The article I’m quoting from also includes a few words from Newcastle forward Shola Ameobi:
“It’s fantastic news……….For me, speaking to the guys from Wonga I sensed that they want to help Newcastle turn into a club which brings young players through. That’s so important – we need the sustainability involved in bringing players through………The chairman and manager have brought stability to the club and now Wonga want to help them take the next step. Speaking to the guys, it was certainly my impression that they want to make sure it’s a fans’ club. They want to see the whole community brought into things.”
If Ameobi actually believes this (and some of what he says is simply embarrassing to be honest) then he has the mind of a child. Does he really think that Wonga’s cash is simply an act of altruism designed to “help Newcastle” with nothing expected in return?
Again, the quote contains the canard about this deal being the only way that young players can be brought through at the club; (why? What is so special about this deal? Is there no other way to develop the club’s academy? Have Wonga got magic beans to make the local kids better players or something?) clearly again he has been briefed by Wonga’s PR people before going in front of the media.
As for bringing ‘the whole community into things’, Ameobi may have inadvertently hit on something. After all, with all this increased publicity Wonga may well get lots of extra business from the local community…………
I’m pretty sure that Wonga are spectacularly unconcerned whether Newcastle United are ‘a fans club’ or not. I defy anyone to disagree with me.
Indeed, this ‘community’ fluff seems to be a standard buzzword in Newcastle United shirt sponsorship deals.
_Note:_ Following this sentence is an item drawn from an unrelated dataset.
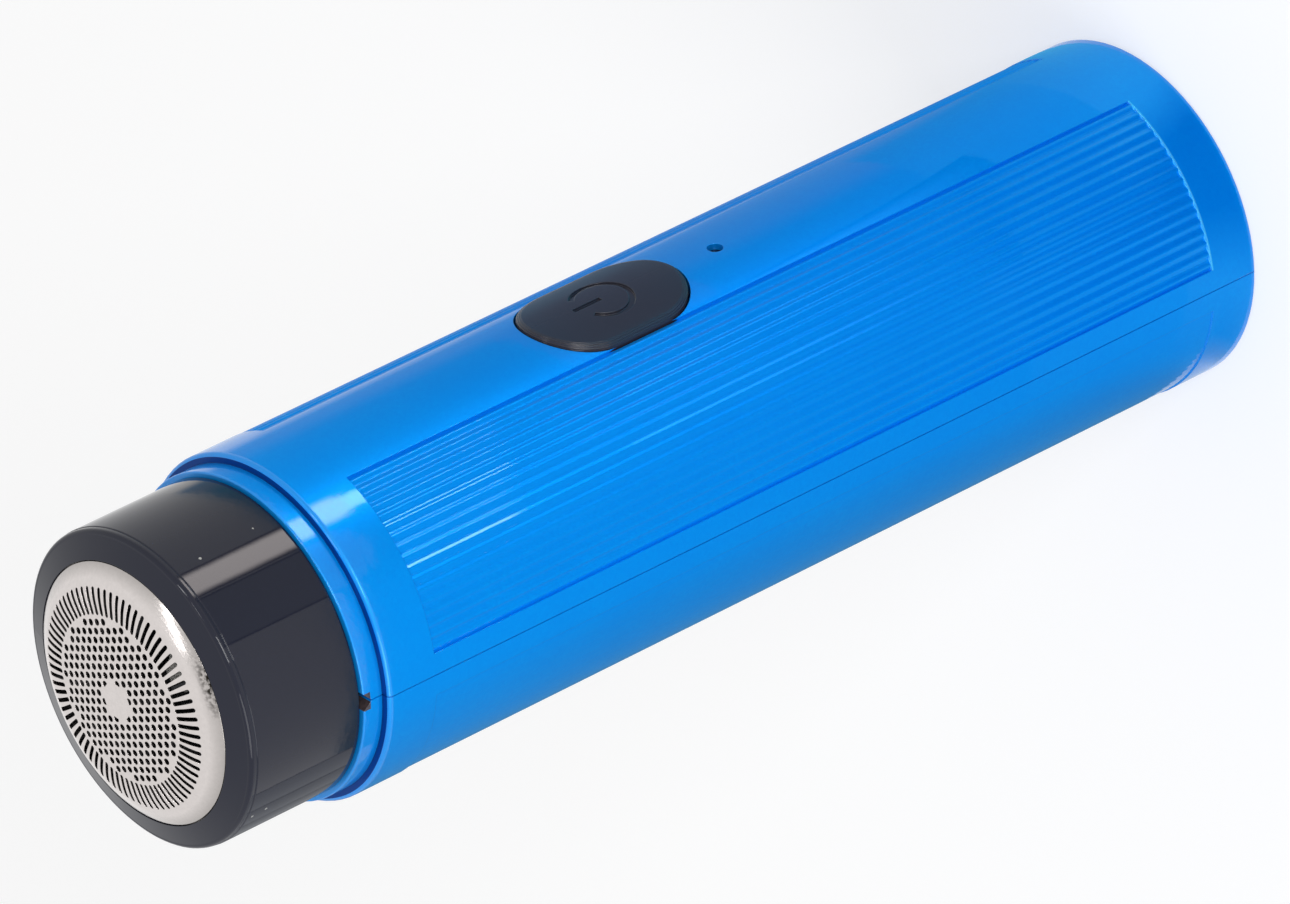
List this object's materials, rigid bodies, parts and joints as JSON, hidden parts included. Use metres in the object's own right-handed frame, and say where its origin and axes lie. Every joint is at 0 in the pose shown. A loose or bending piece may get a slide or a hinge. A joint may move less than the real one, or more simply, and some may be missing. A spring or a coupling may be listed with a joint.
{
  "type": "electric shaver",
  "caption": "Pocket rotary shaver: round body of two half shells with ribbed grip panels, pull-off head with a perforated foil, spinning cutter and a power button.",
  "frame": {"origin": "centre of the flat base that the shaver stands on", "axes": "+Z from the base along the body's axis to the foil; the power button faces -Y"},
  "size_m": [0.033, 0.0334, 0.1207],
  "materials": {
    "shell_blue": "glossy metallic blue paint over moulded ABS",
    "cap_black": "glossy moulded black ABS",
    "foil_steel": "satin stainless sheet with a polished rim",
    "blade_steel": "ground stainless",
    "spring_steel": "drawn wire",
    "screw_steel": "zinc plated",
    "shaft_steel": "ground",
    "can_steel": "nickel plated",
    "white_plastic": "moulded",
    "grey_plastic": "moulded",
    "button_black": "satin moulded black ABS",
    "rubber_black": "moulded",
    "magnet_grey": "sintered ferrite",
    "core_steel": "stacked laminations",
    "copper": "enamelled copper wire",
    "brass": "stamped",
    "nickel": "nickel strip",
    "cell_green": "shrink sleeve",
    "board_green": "solder mask",
    "chip_black": "moulded",
    "switch_red": "moulded",
    "clear": "clear acrylic",
    "led_white": "moulded",
    "wire_red": "insulation",
    "wire_black": "insulation"
  },
  "bodies": {
    "root": {"front_shell": "shell_blue", "back_shell": "shell_blue", "shaft_seal": "rubber_black", "neck_deck": "grey_plastic", "deck_seal": "rubber_black", "motor_screws": "screw_steel", "motor_can": "can_steel", "motor_magnets": "magnet_grey", "motor_end_cap": "white_plastic", "motor_terminals": "brass", "chassis": "white_plastic", "chassis_screws": "screw_steel", "battery_cell": "cell_green", "battery_tabs": "nickel", "circuit_board": "board_green", "board_parts": "chip_black", "board_screws": "screw_steel", "charge_socket": "nickel", "switch_body": "chip_black", "led": "led_white", "light_pipe": "clear", "motor_leads": "wire_red", "battery_leads": "wire_black"},
    "head": {"head_cap": "cap_black", "foil": "foil_steel", "foil_retainer": "grey_plastic"},
    "rotor": {"motor_shaft": "shaft_steel", "motor_armature": "core_steel", "motor_windings": "copper", "drive_coupler": "white_plastic", "cutter_spring": "spring_steel"},
    "cutter": {"cutter_carrier": "white_plastic", "cutter_blades": "blade_steel"},
    "button": {"power_button": "button_black"},
    "plunger": {"switch_plunger": "switch_red"}
  },
  "joints": [
    {"name": "head_pull", "type": "slide", "parent": "root", "child": "head", "axis": [0, 0, 1], "range_m": [0, 0.022]},
    {"name": "rotor_spin", "type": "hinge", "parent": "root", "child": "rotor", "pos_m": [0, 0, 0.1], "axis": [0, 0, 1], "continuous": true},
    {"name": "cutter_float", "type": "slide", "parent": "rotor", "child": "cutter", "axis": [0, 0, -1], "range_m": [0, 0.0008], "stiffness_N_per_m": 400, "springref_m": -0.001, "deforming": ["cutter_spring"]},
    {"name": "button_press", "type": "slide", "parent": "root", "child": "button", "axis": [0, 1, 0], "range_m": [0, 0.0004], "stiffness_N_per_m": 500, "springref_m": -0.0006},
    {"name": "plunger_press", "type": "slide", "parent": "root", "child": "plunger", "axis": [0, 1, 0], "range_m": [0, 0.00025]}
  ],
  "couplings": [
    {"joint": "plunger_press", "follows": "button_press", "ratio": 0.625}
  ]
}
Maybe they think if they use the word often enough it starts to sound plausible. Is it Premier League’s answer to our politician’s use of ‘aspiration’?
All in all, deeply unedifying. And leaving aside the moral repugnance of partnering with a company as utterly loathsome as Wonga, the quotes above also betray something of a small time mentality on the part of Newcastle United. Wonga don’t have the money required to propel Newcastle into regular Champions League qualifiers, however profitable their business model clearly is. This deal simply isn’t going to have the magical effect the club is suggesting it will.
If anything, all this deal serves to highlight is that Newcastle probably aren’t a ‘senior club’, to use Alan Pardew’s bizarre parlance.